The design and engineering teams worked right beside each other at Microsoft’s main campus in Redmond, Washington, where state-of-the-art facilities, including a user research and testing lab, a 3D modeling and print shop, and more, were at their disposal.

“Having the design and engineering teams working closely together was paramount to the design process,” explained Ledbetter. “It makes it faster and more efficient, and allowed us to rapidly prototype new samples for testing.  Constant iteration was instrumental.”
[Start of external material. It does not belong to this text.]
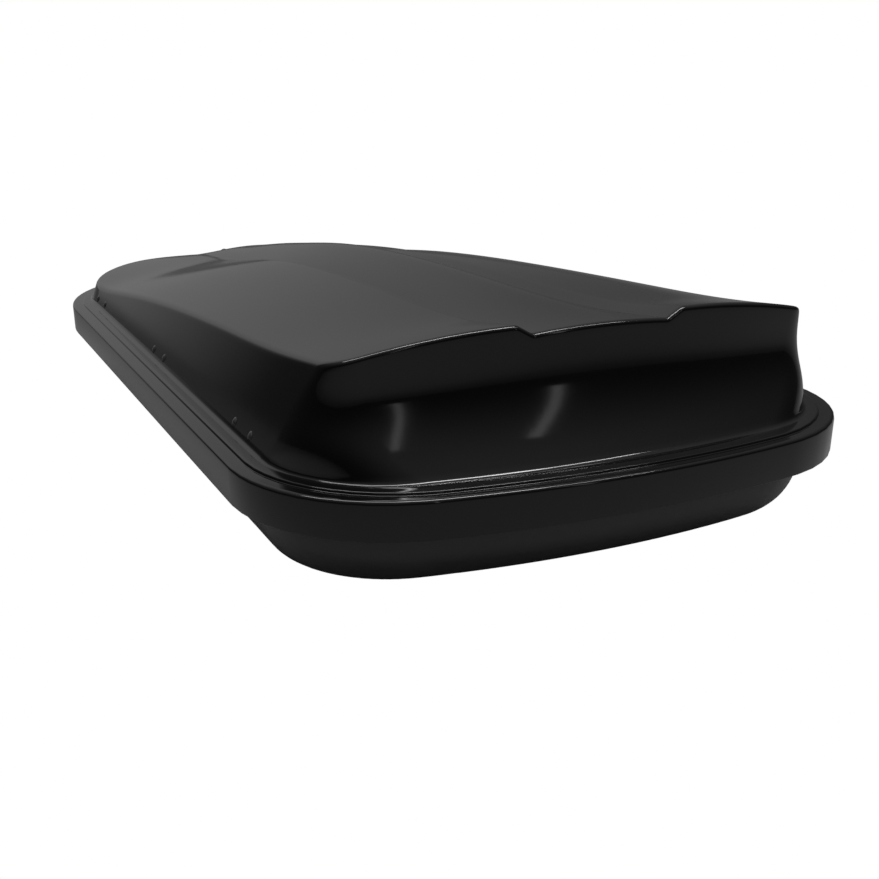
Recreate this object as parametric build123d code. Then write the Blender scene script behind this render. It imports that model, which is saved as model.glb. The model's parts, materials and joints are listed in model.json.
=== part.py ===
from build123d import *
import os
from math import atan, atan2, cos, hypot, pi, radians, sin, sqrt

# Roof cargo box: vacuum-formed base tub and lid, hinged along its left side on three
# pin hinges, locked along its right side by a sliding bar with three hooks, held open
# by two gas struts, and clamped to two crossbars by four U-bolt kits in long slots.
# Frame: +X points to the nose, +Y to the left (hinge) side, +Z up, millimetres.
# The origin is below the middle of the box, where the U-bolts' sleeves stand.

os.makedirs("parts", exist_ok=True)

# ---------------------------------------------------------------- driving sizes
BOX_LENGTH = 1700.0
BOX_WIDTH = 872.0
REAR_BOW = 66.0             # the rear edge bows out by this much
NOSE_BOW = 32.0
REAR_CORNER_R = 220.0
NOSE_MIDDLE = 78.0          # the nose's round corners start this far each side of its middle

SKIRT_HEIGHT = 50.0         # the lid's outer skirt, which laps over the base
SKIRT_EDGE_R = 6.0
LID_SHEET = 4.0
SIDE_LEDGE = 40.0           # flat ledge between the skirt and the lid's body
REAR_LEDGE = 36.0
NOSE_LEDGE = 20.0
BEAD_WIDTH = 19.0           # raised inner part of the ledge
NOSE_BEAD_WIDTH = 9.0
BEAD_HEIGHT = 4.0
WALL_LEAN = 0.4             # the lid's side walls lean in by this much per mm of height

BASE_DEPTH = 135.0          # underside of the base below the top of the lid's flange
BASE_SHEET = 4.0
BASE_INSET = 40.0           # the base's wall, in from the skirt's outer face
BASE_BAND = 62.0            # depth at which the base's wall starts to curve in
RIM_DROP = 10.0             # the base's rim, below the top of the lid's flange
RIM_INSET = 8.0             # the rim's outer edge, in from the skirt's outer face
RIM_LIP = 16.0              # height of the turned-down edge of the rim
SEAL_WIDTH = 9.0
SEAL_INSET = 15.0
SEAL_GAP = 0.3

REAR_STATION_IN = 330.0     # rear hinge and catch, in from the rear end
MIDDLE_STATION = -50.0
NOSE_STATION_IN = 404.0     # front hinge and catch, in from the nose
RIVET_SPACING = 70.0
RIVET_HEIGHT = 17.0         # the lid's side rivets, above the flange
RIVET_HEAD_R = 7.0
RIVET_HEAD_H = 2.6
RIVET_SHANK_R = 2.4
RIVET_HOLE_PLAY = 0.1
RIVET_LENGTH = 11.0
RIVET_TAIL = 2.0            # a short rivet's shank comes through by this much

HINGE_IN = 14.0             # hinge axis, in from the skirt's outer face
HINGE_DROP = 40.0           # hinge axis, below the top of the lid's flange
HINGE_PIN_R = 3.0
HINGE_PLAY = 0.05
HINGE_PIN_HEAD = 1.5        # the pins' heads, in thickness and in overhang
KNUCKLE_R = 6.5
LID_KNUCKLE_LENGTH = 20.0
BASE_KNUCKLE_LENGTH = 14.0
KNUCKLE_GAP = 0.5
LEAF_THICKNESS = 2.5
NOTCH_PLAY = 3.0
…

For instance, the design team would design and create a vent panel with a 3D printer in the modeling shop, and then send it next door to the engineering team, who would immediately evaluate it and supply notes on what needed to be adjusted. The design team would then manufacture an improved version, and the testing cycle would repeat until they had a prototype that not only looked great, but also functioned perfectly.

“We’re like a race car pit crew,” said Ledbetter. “Everyone has their own very important job, but we’re all working right next each other as a team to win the race.”

Before the team arrived at Xbox One’s final design, the team created 200 controller models, more than one hundred different versions of the Kinect sensor and “dozens and dozens” of console prototypes. Some prototypes reflected substantial design changes. Others incorporated subtle improvements resulting from the team’s tireless pursuit of perfection.

For example, the dimensions of the controller are refined to the closest tenth of a millimeter to ensure the best fit and comfort in gamers’ hands. Also, the configuration of the Kinect’s cameras and sensors was changed multiple times until it achieved a clean, simple appearance consistent with the rest of Xbox One’s hardware.

“Many people may not notice some of the small design touches,” said Ledbetter. “But we take pride in our craftsmanship in making sure everything is perfect. We want to create something that is exciting and will please our customers, both old and new. Nailing every last detail is critical.”